Aim: Reproduce all of the data word for word.

=== Entries supplied ===

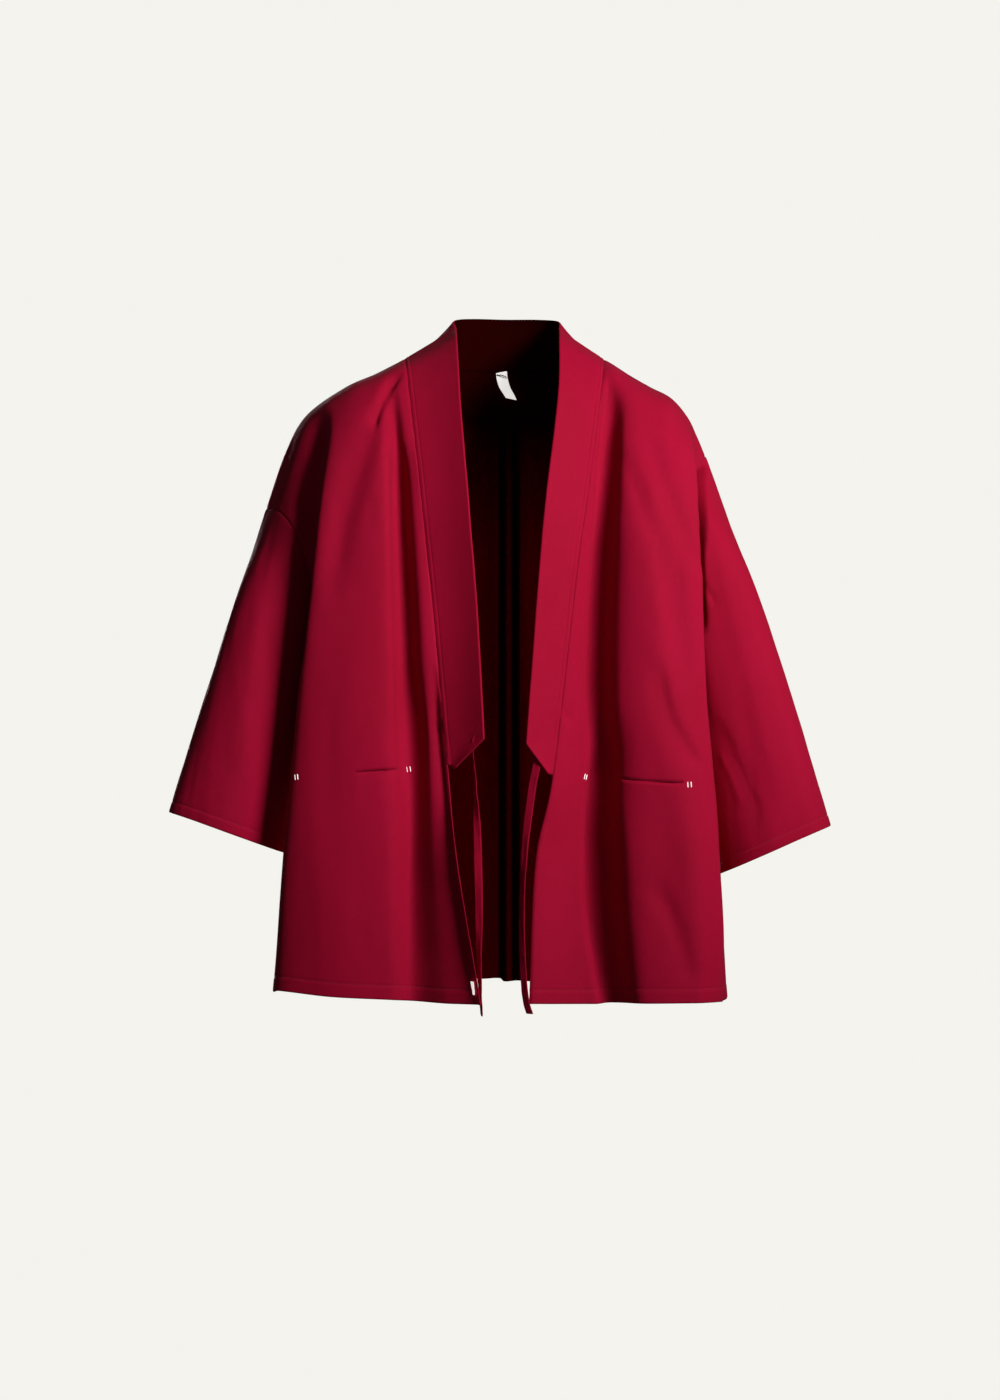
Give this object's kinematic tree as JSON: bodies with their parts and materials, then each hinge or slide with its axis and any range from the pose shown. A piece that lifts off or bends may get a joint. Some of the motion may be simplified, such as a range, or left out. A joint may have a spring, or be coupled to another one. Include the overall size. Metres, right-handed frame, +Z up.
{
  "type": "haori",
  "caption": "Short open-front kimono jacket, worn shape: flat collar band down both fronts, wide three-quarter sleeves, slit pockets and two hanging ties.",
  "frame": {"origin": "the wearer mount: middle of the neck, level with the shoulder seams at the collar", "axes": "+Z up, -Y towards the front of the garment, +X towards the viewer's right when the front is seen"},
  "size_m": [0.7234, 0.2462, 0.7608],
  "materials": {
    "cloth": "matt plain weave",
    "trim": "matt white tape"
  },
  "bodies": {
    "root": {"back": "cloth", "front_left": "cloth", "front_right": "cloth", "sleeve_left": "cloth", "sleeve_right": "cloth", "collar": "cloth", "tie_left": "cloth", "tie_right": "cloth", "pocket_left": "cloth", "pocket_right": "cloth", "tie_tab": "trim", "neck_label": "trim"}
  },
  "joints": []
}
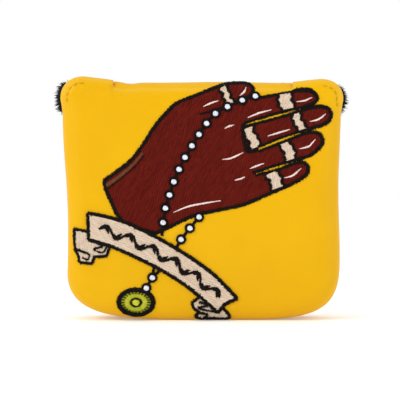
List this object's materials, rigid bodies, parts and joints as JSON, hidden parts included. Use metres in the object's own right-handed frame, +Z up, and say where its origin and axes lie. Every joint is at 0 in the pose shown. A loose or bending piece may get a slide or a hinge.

===

Written solution:
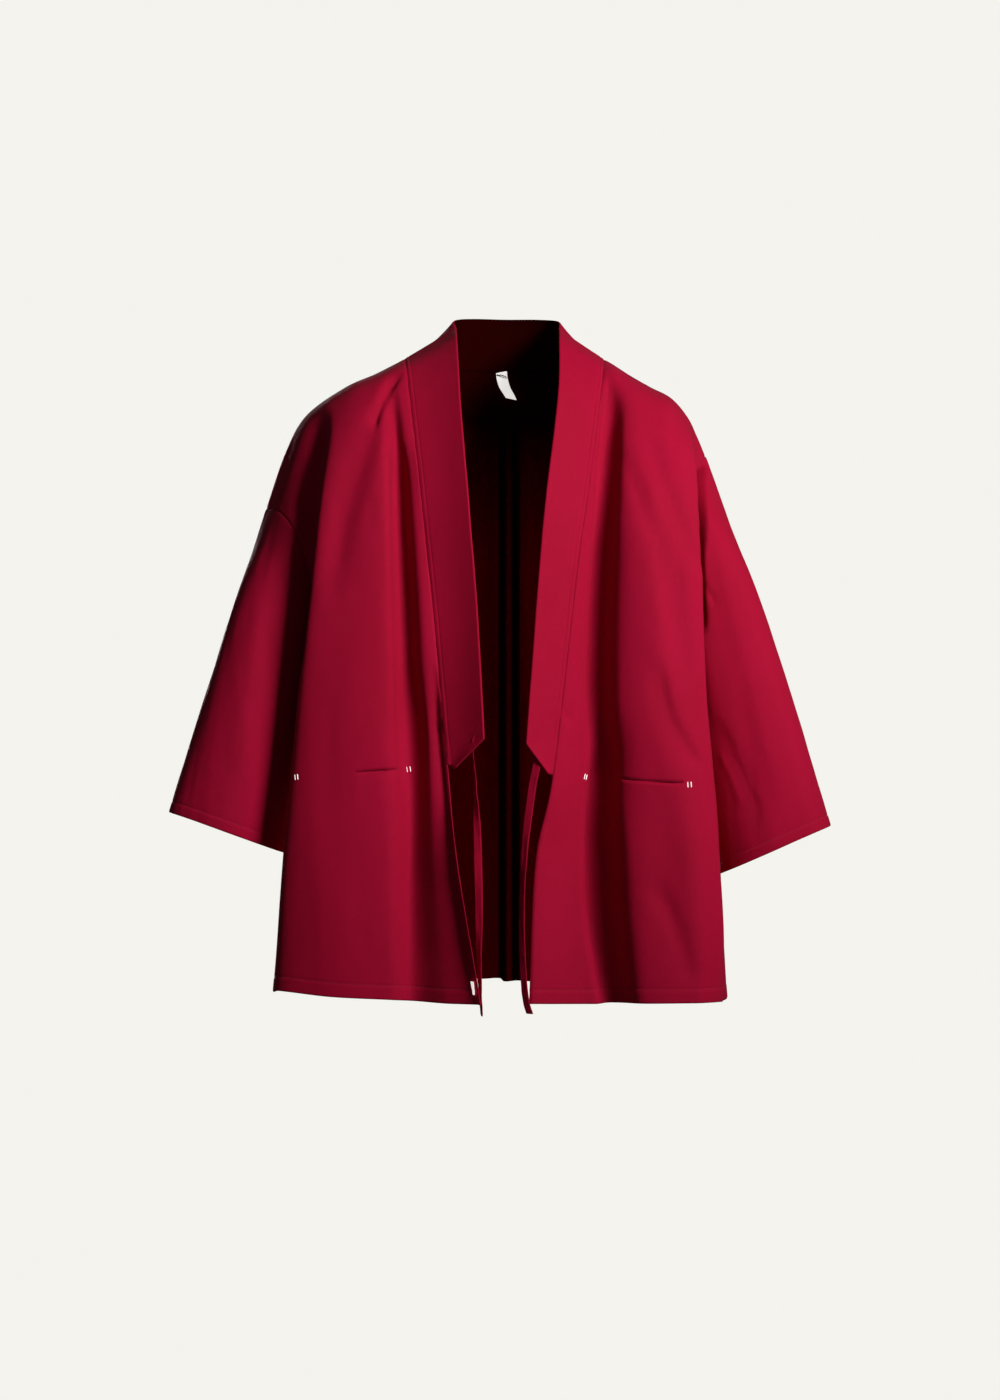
Give this object's kinematic tree as JSON: bodies with their parts and materials, then each hinge or slide with its axis and any range from the pose shown. A piece that lifts off or bends may get a joint. Some of the motion may be simplified, such as a range, or left out. A joint may have a spring, or be coupled to another one. Include the overall size. Metres, right-handed frame, +Z up.
{
  "type": "haori",
  "caption": "Short open-front kimono jacket, worn shape: flat collar band down both fronts, wide three-quarter sleeves, slit pockets and two hanging ties.",
  "frame": {"origin": "the wearer mount: middle of the neck, level with the shoulder seams at the collar", "axes": "+Z up, -Y towards the front of the garment, +X towards the viewer's right when the front is seen"},
  "size_m": [0.7234, 0.2462, 0.7608],
  "materials": {
    "cloth": "matt plain weave",
    "trim": "matt white tape"
  },
  "bodies": {
    "root": {"back": "cloth", "front_left": "cloth", "front_right": "cloth", "sleeve_left": "cloth", "sleeve_right": "cloth", "collar": "cloth", "tie_left": "cloth", "tie_right": "cloth", "pocket_left": "cloth", "pocket_right": "cloth", "tie_tab": "trim", "neck_label": "trim"}
  },
  "joints": []
}
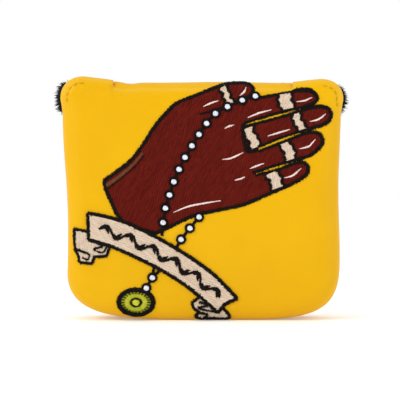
List this object's materials, rigid bodies, parts and joints as JSON, hidden parts included. Use metres in the object's own right-handed frame, +Z up, and say where its origin and axes lie. Every joint is at 0 in the pose shown. A loose or bending piece may get a slide or a hinge.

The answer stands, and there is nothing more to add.